__Source material__:
◆ ◆ ◆ ◆ ◆ ◆ ◆

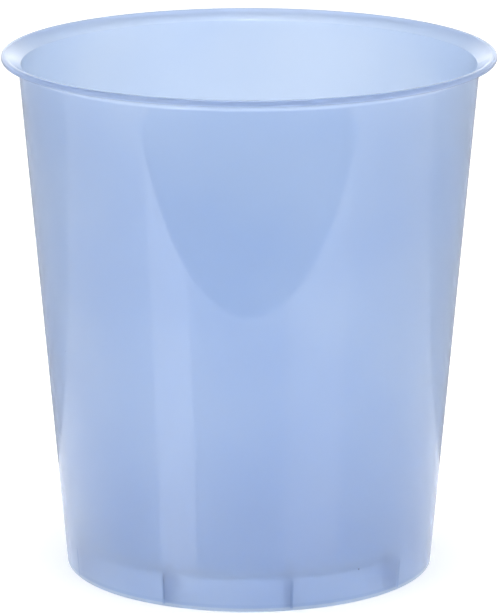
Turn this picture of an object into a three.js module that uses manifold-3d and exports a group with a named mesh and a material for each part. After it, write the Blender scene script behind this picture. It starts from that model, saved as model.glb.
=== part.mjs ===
// A round office wastebasket, moulded in one piece: a tapered wall that opens into a trumpet rim
// with a thick rounded lip, and a raised floor with short stiffening ribs in the recess under it.
// Millimetres, +Z up, the origin at the middle of the foot, on the surface that it stands on.

import * as THREE from 'three';
import { mergeVertices } from 'three/addons/utils/BufferGeometryUtils.js';
import Module from 'manifold-3d';

const wasm = await Module();
wasm.setup();

// Driving dimensions
const height = 330;
const rimRadius = 155;
const footRadius = 116.5;
const flareStartRadius = 144.2;
const flareStartHeight = 321;
const wallThickness = 1.6;
const skirtThickness = 2.4;
const footRounding = 0.8;

const lipThickness = 4;
const lipRounding = 1.6;
const creaseHeight = 323.6;
const flareLift = 3.2;
const flareLean = 0.32;
const crownDrop = 0.16;

const floorTop = 23;
const floorThickness = 2;
const floorFillet = 6;
const gateRadius = 4;
const gateDepth = 0.8;

const ribCount = 9;
const ribPhaseDegrees = 3;
const ribThickness = 1.8;
const ribFootReach = 9;
const ribFloorReach = 20;
const ribFootGap = 1.6;
const ribBurial = 0.9;

const sectorCount = 72;
const roundingSteps = 3;
const curveSteps = 4;

const plasticColour = new THREE.Color(0.62, 0.7, 0.88);

const floorUnderside = floorTop - floorThickness;

// Outside radius of the tapered wall at a height
function wallRadius(z) {
  return footRadius + ((flareStartRadius - footRadius) * z) / flareStartHeight;
}

// Points of an arc in the profile plane, from one angle to another in degrees
function arcPoints(centreRadius, centreHeight, radius, fromDegrees, toDegrees) {
  const points = [];
  for (let step = 0; step <= roundingSteps; step += 1) {
    const degrees = fromDegrees + ((toDegrees - fromDegrees) * step) / roundingSteps;
    const angle = THREE.MathUtils.degToRad(degrees);
    points.push(
      new THREE.Vector2(
        centreRadius + radius * Math.cos(angle),
        centreHeight + radius * Math.sin(angle),
      ),
    );
  }
  return points;
}

// Points of a smooth bend between two points, pulled towards a corner
function bendPoints(start, corner, end) {
  return new THREE.QuadraticBezierCurve(start, corner, end).getPoints(curveSteps);
}

// Underside: the gate mark, the raised floor and the inside of the skirt
function undersidePoints() {
  return [
    new THREE.Vector2(0, floorUnderside - gateDepth),
    new THREE.Vector2(gateRadius, floorUnderside - gateDepth),
    new THREE.Vector2(gateRadius + gateDepth, floorUnderside),
    new THREE.Vector2(wallRadius(floorUnderside) - skirtThickness, floorUnderside),
  ];
}

// The foot: a narrow flat ring with both of its edges rounded
function footPoints() {
  const inside = footRadius - skirtThickness + footRounding;
  const outside = footRadius - footRounding;
  return [
    ...arcPoints(inside, footRounding, footRounding, 180, 270),
    ...arcPoints(outside, footRounding, footRounding, 270, 360),
  ];
}

// Outside of the rim: the trumpet bend, then the lip's rounded edge
function rimOutsidePoints() {
  const lipUnderside = height - lipThickness;
  const bend = bendPoints(
    new THREE.Vector2(flareStartRadius, flareStartHeight),
    new THREE.Vector2(flareStartRadius + flareLean, flareStartHeight + flareLift),
    new THREE.Vector2(rimRadius - 2 * lipRounding, lipUnderside),
  );
  return [
    ...bend,
    ...arcPoints(rimRadius - lipRounding, lipUnderside + lipRounding, lipRounding, 270, 360),
    ...arcPoints(rimRadius - lipRounding, height - lipRounding, lipRounding, 0, 90),
  ];
}

// Inside of the rim: from the top of the lip down to the crease where the straight wall begins
function rimInsidePoints() {
  const creaseRadius = wallRadius(creaseHeight) - wallThickness;
  return bendPoints(
    new THREE.Vector2(rimRadius - 2 * lipRounding, height - crownDrop),
    new THREE.Vector2((rimRadius + creaseRadius) / 2 - lipRounding, creaseHeight + flareLift),
    new THREE.Vector2(creaseRadius, creaseHeight),
  );
}

// Inside of the wall's foot: the fillet into the floor, then the floor itself
function floorPoints() {
  const centreHeight = floorTop + floorFillet;
  const centreRadius = wallRadius(centreHeight) - wallThickness - floorFillet;
  return [
    ...arcPoints(centreRadius, centreHeight, floorFillet, 0, -90),
    new THREE.Vector2(0, floorTop),
  ];
}

// The turned shell, its profile running from under the floor, out over the rim and back inside
function shellGeometry() {
  const profile = [
    ...undersidePoints(),
    ...footPoints(),
    ...rimOutsidePoints(),
    ...rimInsidePoints(),
    ...floorPoints(),
  ];
  return new THREE.LatheGeometry(profile, sectorCount).rotateX(Math.PI / 2);
}

// One rib: a thin upright web, long against the floor and short at the foot
function ribGeometry(index) {
  const insideAtFoot = footRadius - skirtThickness;
  const insideAtFloor = wallRadius(floorUnderside) - skirtThickness;
  const outline = new THREE.Shape([
    new THREE.Vector2(insideAtFoot + ribBurial, ribFootGap),
    new THREE.Vector2(insideAtFloor + ribBurial, floorUnderside + ribBurial),
    new THREE.Vector2(insideAtFoot - ribFloorReach, floorUnderside + ribBurial),
    new THREE.Vector2(insideAtFoot - ribFloorReach, floorUnderside - ribBurial),
    new THREE.Vector2(insideAtFoot - ribFootReach, ribFootGap),
  ]);
  const web = new THREE.ExtrudeGeometry(outline, { depth: ribThickness, bevelEnabled: false });
  const degrees = ribPhaseDegrees + (index * 360) / ribCount;
  return web
    .translate(0, 0, -ribThickness / 2)
    .rotateX(Math.PI / 2)
    .rotateZ(THREE.MathUtils.degToRad(degrees));
}

// A closed geometry as a solid that can be joined to others
function solidOf(geometry) {
  const bare = geometry.clone();
  bare.deleteAttribute('normal');
  bare.deleteAttribute('uv');
  const merged = mergeVertices(bare);
  return new wasm.Manifold(
    new wasm.Mesh({
      numProp: 3,
      vertProperties: Float32Array.from(merged.attributes.position.array),
      triVerts: Uint32Array.from(merged.index.array),
    }),
  );
}

// A joined solid back as a geometry
function geometryOf(solid) {
  const mesh = solid.getMesh();
  const geometry = new THREE.BufferGeometry();
  geometry.setAttribute('position', new THREE.BufferAttribute(mesh.vertProperties, mesh.numProp));
  geometry.setIndex(new THREE.BufferAttribute(mesh.triVerts, 1));
  geometry.computeVertexNormals();
  return geometry;
}

function basketMesh() {
  let basket = solidOf(shellGeometry());
  for (let index = 0; index < ribCount; index += 1) {
    basket = basket.add(solidOf(ribGeometry(index)));
  }
  const plastic = new THREE.MeshStandardMaterial({
    color: plasticColour,
    roughness: 0.35,
    metalness: 0,
    transparent: true,
    opacity: 0.7,
  });
  const mesh = new THREE.Mesh(geometryOf(basket), plastic);
  mesh.name = 'basket';
  return mesh;
}

const wastebasket = new THREE.Group();
wastebasket.add(basketMesh());

export default wastebasket;
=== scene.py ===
import math

import bmesh
import bpy
from mathutils import Matrix, Vector


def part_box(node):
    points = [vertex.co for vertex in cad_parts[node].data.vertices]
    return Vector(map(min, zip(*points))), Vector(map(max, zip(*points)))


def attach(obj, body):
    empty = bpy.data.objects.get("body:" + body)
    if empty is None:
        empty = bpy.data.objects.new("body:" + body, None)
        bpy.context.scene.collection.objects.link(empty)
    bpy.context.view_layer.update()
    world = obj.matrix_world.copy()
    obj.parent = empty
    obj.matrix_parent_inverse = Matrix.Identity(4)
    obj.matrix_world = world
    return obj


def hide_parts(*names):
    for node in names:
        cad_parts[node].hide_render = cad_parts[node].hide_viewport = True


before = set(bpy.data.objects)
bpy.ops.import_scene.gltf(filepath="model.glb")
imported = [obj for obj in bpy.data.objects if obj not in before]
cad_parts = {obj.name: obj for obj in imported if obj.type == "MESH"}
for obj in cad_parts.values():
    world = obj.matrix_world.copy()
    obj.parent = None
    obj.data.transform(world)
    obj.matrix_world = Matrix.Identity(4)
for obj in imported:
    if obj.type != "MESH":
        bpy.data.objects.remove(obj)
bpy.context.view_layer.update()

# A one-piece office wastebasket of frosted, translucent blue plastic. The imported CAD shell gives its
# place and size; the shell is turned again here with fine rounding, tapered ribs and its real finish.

LOWEST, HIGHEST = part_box("basket")

# Sizes of the moulding, in metres
HEIGHT = HIGHEST.z - LOWEST.z
RIM_RADIUS = (HIGHEST.x - LOWEST.x) / 2
FOOT_RADIUS = 0.1165
FLARE_START_RADIUS = 0.1442
FLARE_START_HEIGHT = 0.321
WALL_THICKNESS = 0.0016
SKIRT_THICKNESS = 0.0024
FOOT_ROUNDING = 0.0008
LIP_THICKNESS = 0.004
LIP_ROUNDING = 0.0016
CREASE_HEIGHT = 0.3236
FLARE_LIFT = 0.0032
FLARE_LEAN = 0.00032
CROWN_DROP = 0.00016
FLOOR_TOP = 0.023
FLOOR_THICKNESS = 0.002
FLOOR_FILLET = 0.006
FLOOR_UNDERSIDE = FLOOR_TOP - FLOOR_THICKNESS
ROOT_FILLET = 0.0012
GATE_RADIUS = 0.004
GATE_DEPTH = 0.0008

# The stiffening ribs in the recess under the floor
RIB_COUNT = 9
RIB_PHASE = math.radians(3)
RIB_ROOT_THICKNESS = 0.0019
RIB_EDGE_THICKNESS = 0.0014
RIB_FOOT_REACH = 0.009
RIB_FLOOR_REACH = 0.020
RIB_FOOT_GAP = 0.0016
RIB_BURIAL = 0.0009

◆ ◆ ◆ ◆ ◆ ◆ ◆

__Stated task__:
Set down exactly the lines from the line that contains "as a geometry" to the line that contains "cad_parts[node].hide_render = cad_parts[node].hide_viewport", both lines included, and nothing more.

__Result below__:
// A joined solid back as a geometry
function geometryOf(solid) {
  const mesh = solid.getMesh();
  const geometry = new THREE.BufferGeometry();
  geometry.setAttribute('position', new THREE.BufferAttribute(mesh.vertProperties, mesh.numProp));
  geometry.setIndex(new THREE.BufferAttribute(mesh.triVerts, 1));
  geometry.computeVertexNormals();
  return geometry;
}

function basketMesh() {
  let basket = solidOf(shellGeometry());
  for (let index = 0; index < ribCount; index += 1) {
    basket = basket.add(solidOf(ribGeometry(index)));
  }
  const plastic = new THREE.MeshStandardMaterial({
    color: plasticColour,
    roughness: 0.35,
    metalness: 0,
    transparent: true,
    opacity: 0.7,
  });
  const mesh = new THREE.Mesh(geometryOf(basket), plastic);
  mesh.name = 'basket';
  return mesh;
}

const wastebasket = new THREE.Group();
wastebasket.add(basketMesh());

export default wastebasket;
=== scene.py ===
import math

import bmesh
import bpy
from mathutils import Matrix, Vector


def part_box(node):
    points = [vertex.co for vertex in cad_parts[node].data.vertices]
    return Vector(map(min, zip(*points))), Vector(map(max, zip(*points)))


def attach(obj, body):
    empty = bpy.data.objects.get("body:" + body)
    if empty is None:
        empty = bpy.data.objects.new("body:" + body, None)
        bpy.context.scene.collection.objects.link(empty)
    bpy.context.view_layer.update()
    world = obj.matrix_world.copy()
    obj.parent = empty
    obj.matrix_parent_inverse = Matrix.Identity(4)
    obj.matrix_world = world
    return obj


def hide_parts(*names):
    for node in names:
        cad_parts[node].hide_render = cad_parts[node].hide_viewport = True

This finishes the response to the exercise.